A man was in his front yard mowing grass when his female neighbour came out of the house and went straight to the mail box. She opened it then slammed it shut, & stormed back in the house.

 

A little later she came out of the house again went to the mail box and opened it, slammed it shut again. Angrily, back into the house she went.

 

As the man was getting ready to edge the lawn, here she came out again, marched to the mail box, opened it and then slammed it closed harder than ever.

 

Puzzled by her actions the man asked her "Is something wrong?" To which she replied,

 

"There certainly is---My computer keeps giving me a message saying........ "YOU'VE GOT MAIL."
 


Chicago
 

In a mental institution a nurse walks into a room and sees a patient acting like he's driving a car.

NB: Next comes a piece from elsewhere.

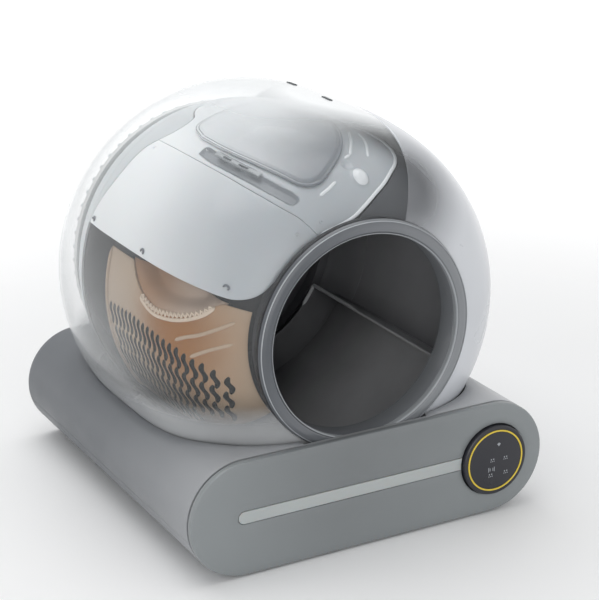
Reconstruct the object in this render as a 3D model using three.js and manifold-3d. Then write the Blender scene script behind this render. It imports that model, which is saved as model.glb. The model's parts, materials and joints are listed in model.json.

The nurse asks him,

"Charlie, what are you doing?"

 

Charlie replied, "Driving to Chicago!" The nurse wishes him a good trip and leaves the room.

 

The next day the nurse enters Charlie's room just as he stops driving his imaginary car and asks, "Well Charlie, how are you doing?"

 

Charlie says, "I just got into Chicago".

 

"Great," replied the nurse. The nurse leaves Charlie's room and goes across the hall into Bob's room, and finds Bob sitting on his bed furiously masturbating. Shocked, she asks,

 

"Bob, what are you doing?!"

 

Bob says, "I'm screwing Charlie's wife while he's in Chicago!"